Çolakoğlu biz işçilerin sayesinde Türkiye’nin en büyük 500 şirketi arasında 13. sırada yerini aldı. Geçen yıl 15. sırada olduğunu da unutmayalım. İnşaat durdu falan diyorlar ama bizim ürettiğimizin haddi hesabı yok. Günü geldi o ay üretim rekorları kırdık. Sadece bir vardiyada 1000 tonu aşkın ürettiğimizi biliyorum. Ürettiğimiz bir bağ demir iç piyasada en az 7 bin liraya satılıyor. Ve biz 1 günde binlerce üretiyoruz.

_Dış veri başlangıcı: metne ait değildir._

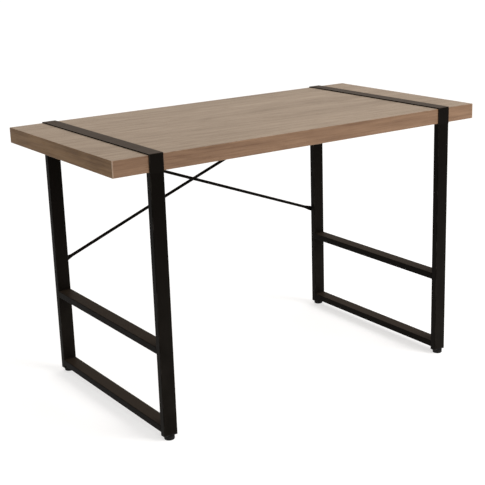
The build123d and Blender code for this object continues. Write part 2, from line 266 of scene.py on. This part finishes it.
class CoatSettings(PropertyGroup):
    """Black powder coat of the steel."""

    colour: colour_setting("Coat", "Black of the coat", (0.0014, 0.0011, 0.0008))
    # Dust tint that also paints light on the lower frames: lighter low down, standing for the shade under
    # the top higher up.
    dust_and_low_light: colour_setting("Dust", "Tint where dust clings, low down", (0.0072, 0.0061, 0.0050))
    # Painted sheen as well as dust: the colour that lightens upward faces.
    dust_and_sheen: colour_setting("Settled dust", "Tint of upward faces", (0.040, 0.029, 0.021))
    # Rubbed arrises that also paint pale edge highlights on the coat.
    rubbed_and_highlit: colour_setting("Rubbed", "Tint of rubbed arrises", (0.026, 0.023, 0.020))
    sheen: colour_setting("Gloss tint", "Tint of the coat's gloss", (1.0, 0.84, 0.70))
    gloss: amount_setting("Gloss", "Gloss of the legs and rods", 0.040)
    rail_gloss: amount_setting("Rail gloss", "Gloss of the rails", 0.025)
    strap_gloss: amount_setting("Strap gloss", "Gloss of the straps", 0.055)
    peel_size: length_setting("Orange peel", "Size of the coat's dimples", 0.0016)
    peel_depth: length_setting("Peel depth", "Depth of the coat's dimples", 0.00003)
    # Height up to which the coat is painted lighter, dust and painted light together.
    dust_and_light_height: length_setting("Dust height", "How far up the frames dust clings", 0.62)
    arris_width: length_setting("Rubbed edge", "How far wear reaches in from an arris", 0.0024)


class WeldSettings(PropertyGroup):
    """Weld beads where tubes meet."""

    fillet: length_setting("Fillet", "Leg of the fillet beads", 0.0030)
    seam: length_setting("Seam", "Width of the flush seams", 0.0026)
    sink: length_setting("Sink", "How far a bead is melted into the tubes", 0.0003)
    ripple: length_setting("Ripple", "Spacing of the ripples", 0.0024)


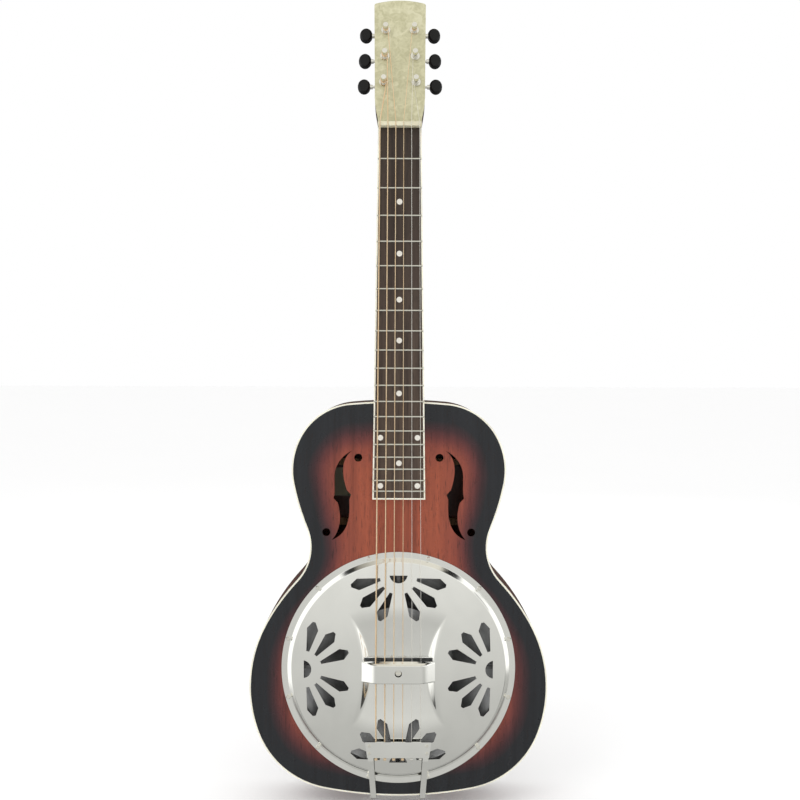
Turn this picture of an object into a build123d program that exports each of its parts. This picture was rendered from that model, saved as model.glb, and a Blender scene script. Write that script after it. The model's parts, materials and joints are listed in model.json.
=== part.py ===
from build123d import *

import math
import os

# A resonator guitar with a square neck, in millimetres.
#
# The parts are modelled lying on the bench: X to the treble side, Y up the neck, Z out of the top.
# Y = 0 is the saddle line, Z = 0 is the outer face of the back. On saving, each part is turned upright,
# so that the neck points along +Z and the strings face -Y.

# ---- driving dimensions ----
SCALE = 635.0                 # nut to saddle
BODY_DEPTH = 83.0
TOP_T = 3.2
BACK_T = 3.0
SIDE_T = 2.5
BINDING_W = 1.8
BINDING_H = 6.0
LINING_W = 6.0
LINING_H = 13.0

BODY_END_Y = SCALE / 2        # the body joins the neck at the octave fret
TOP_Z = BODY_DEPTH
TOP_UNDER_Z = TOP_Z - TOP_T

FRETS = 19
BOARD_T = 6.5
BOARD_END = 433.0             # length of the fingerboard from the nut
BOARD_W_NUT = 50.5
BOARD_TAPER = 0.0273          # widening per millimetre from the nut
BOARD_BINDING_W = 1.7
FRET_W = 2.0
FRET_H = 1.1
DOT_R = 3.3
SINGLE_DOTS = (3, 5, 7, 9, 12, 17)
DOUBLE_DOTS = (15, 19)
DOUBLE_DOT_SPACING = 43.6

NUT_T = 5.0
NUT_RAISE = 10.5              # how far the strings stand above the fingerboard at the nut
NUT_SPREAD = 45.4             # outer string to outer string
SADDLE_SPREAD = 53.4
SADDLE_RISE = 19.0            # saddle crown above the top

NECK_DEPTH_NUT = 30.0
NECK_DEPTH_BODY = 36.0
HEEL_DEPTH = 66.0
HEEL_LENGTH = 42.0

HEAD_TILT = 14.0
HEAD_LENGTH = 159.5
HEAD_T = 16.5
OVERLAY_T = 1.5
HEAD_Y = SCALE + NUT_T        # where the headstock face starts

WELL_R_IN = 131.2
WELL_R_OUT = 138.0
LEDGE_R_IN = 121.0
LEDGE_DROP = 9.0              # depth of the ledge under the face of the top
LEDGE_T = 6.0
CONE_R = 130.0
CONE_T = 0.8
COVER_R = 139.0
COVER_T = 1.0
COVER_BEVEL_TOP_R = 127.3
COVER_BEVEL_FOOT_R = 132.6
COVER_BEVEL_H = 6.5
COVER_CROWN_H = 14.5
COVER_SCREW_R = 135.5
COVER_SCREWS = 12
COVER_SCREW_HEAD_R = 2.7
COVER_SCREW_SHANK_R = 1.5
CHANNEL_FLOOR_H = 7.5
CHANNEL_HALF_W = 43.5
CHANNEL_END_HALF_W = 64.0
CHANNEL_END_Y = 66.0
CHANNEL_FLOOR_R = 343.0
PALM_H = 25.5
PALM_TOP_HALF_W = 29.0
PALM_HALF_L = 11.0
PALM_Y = -1.4                 # the palm rest's middle, a little behind the saddle
PALM_FOOT_H = 13.0
PALM_HOLE_R = 4.2
FAN_R = 112.0                 # middle of each fan's half-moon
FAN_PETALS = (23, 50.5, 77.5)  # angles of three petals from the inward direction, mirrored for the other three
PORT_R = 21.0                 # portholes in the soundwell
PORTS = 8

STRING_DIAMETERS = {6: 1.42, 5: 1.17, 4: 0.91, 3: 0.66, 2: 0.46, 1: 0.41}
STRING_BEND_R = 6.0
NOTCH_CLEAR = 0.1             # room round a string in the nut and the saddle
TAIL_SCREW_X = (-24, 0, 24)    # tailpiece screws, with the strap button between them
TAIL_SPREAD = 0.985           # string spacing at the tailpiece over that at the saddle

TAIL_PLATE_Z = TOP_Z + 14.2
TAIL_PLATE_T = 1.6
TAIL_PLATE_FRONT_Y = -84.5
TAIL_PLATE_REAR_Y = -103.4
TAIL_STRING_DROP = 2.5        # string centre under the plate at the ball end

POST_R = 3.0
POST_X = (19.0, 18.0, 17.0)   # from the nut outwards
POST_U = (52.7, 86.2, 119.9)  # distance from the foot of the headstock face
POST_TOP = 14.8               # over the headstock face
WAIST_R = 2.5                 # the narrow part of a post that the string winds on
WAIST_LOW = 6.0
WAIST_HIGH = 10.0
WORM_OFFSET = 6.6
WORM_R = 2.1
GEAR_R = 4.4
GEAR_TEETH = 13
SHAFT_R = 1.5
RUNNING = 0.05                # radial clearance of shafts in their holes
PLATE_T = 1.2
WORM_W = -(HEAD_T + PLATE_T + 3.4)
SLEEVE_R = 4.6                # bushing sleeve through the headstock
SLEEVE_ROOM = 0.05            # room round it
EAR_X = 7.4                   # ears of a tuner plate, either side of its post
PLATE_SCREW = (7.6, 8.8)      # a plate's screws from its post: sideways, and towards the nut
BUTTON_X = (42.8, 41.9, 40.9)  # from the nut outwards
BUTTON_SIZE = (15.2, 18.0, 8.2)
COLLAR_R = 2.6                # collar on a worm shaft, let into the end of its button
COLLAR_T = 3.2
COLLAR_IN = 8.6               # collar's middle from the button's middle

# The treble half of the body's outline, as tangent arcs from the neck end: (radius, angle turned).
# A negative radius is the hollow of the waist. One more arc, worked out, closes the tail.
OUTLINE_ARCS = (
    (634, 5.2), (75, 55.2), (84, 41.2), (301, 10.4),
    (-59, 65.0), (256, 14.0), (160, 49.1), (106, 58.8),
)

UPRIGHT = Rot(90, 0, 0)
HEAD = Plane(
    origin=(0, HEAD_Y, TOP_Z),
    x_dir=(1, 0, 0),
    z_dir=(0, math.sin(math.radians(HEAD_TILT)), math.cos(math.radians(HEAD_TILT))),
).location


def save(node, *shapes):
    """Write one node's solids, turned upright."""
    solids = [s for shape in shapes for s in shape.solids()]
    export_step(UPRIGHT * Compound(children=solids), f"parts/{node}.step")


def fret_distance(number):
    return SCALE * (1 - 2 ** (-number / 12))


def board_half_width(distance):
    """Half the fingerboard's width at a distance from the nut."""
    return (BOARD_W_NUT + BOARD_TAPER * distance) / 2


def disc(radius, z_low, z_high, x=0.0, y=0.0):
    return Pos(x, y, (z_low + z_high) / 2) * Cylinder(radius, z_high - z_low)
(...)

Tüm işçiler benim gibi maaş bordrosunu aldığında o kesintilere şaşırmıyor değil. Hele vergi kesintileri bizi kötürüm ediyor. Bu ay itibarıyla vergi dilimine girdik. Kesintiler olmasa alacağım maaşım 8 bin liradır. Peki, işçiler bu halinden memnun mu? Kimse şu an ses çıkarmıyor. Buradan işçi arkadaşlarıma sesleniyorum. Dışarıdaki bir fabrikanın maaşları asgari ücret olunca, bizim maaşlar yüksek gözüküyor. Ben buna aldanmayalım derim. Çünkü kazandırdığımız karşılığında, aldığımız ücret denizde bir damla sudur. Biz çok çalıştık, onlar kazandı. Şimdi bir toplu sözleşme dönemine giriyoruz. Ne talep ediyoruz? Ne kadar zam istiyoruz? Şimdi sendika çıkıp yüzde 45 istiyorum dese, ey işçi arkadaşım sen buna inanacak mısın? Bunun gösteriş olduğunu bilmiyor musun? Bunu tartışmamız lazım. Biz işçiler bu tartışmaya müdahil olursak olur. Yoksa bu zam yağmurları ile daha çok cebelleşeceğiz. Bence en az yüzde 30 zam alırsak, biraz rahatlarız. Alırlarsa değil, alırsak diyorum. Yani biz istersek olur. Yoksa üretim rekorları kırdığımız aylarda getirdikleri 3 dilim baklava ile ağzımıza bal çalmaya çalışırlar. Ben aldığım iyi bir zamla, ailemle doya doya baklava yemek isterim. Ya sen?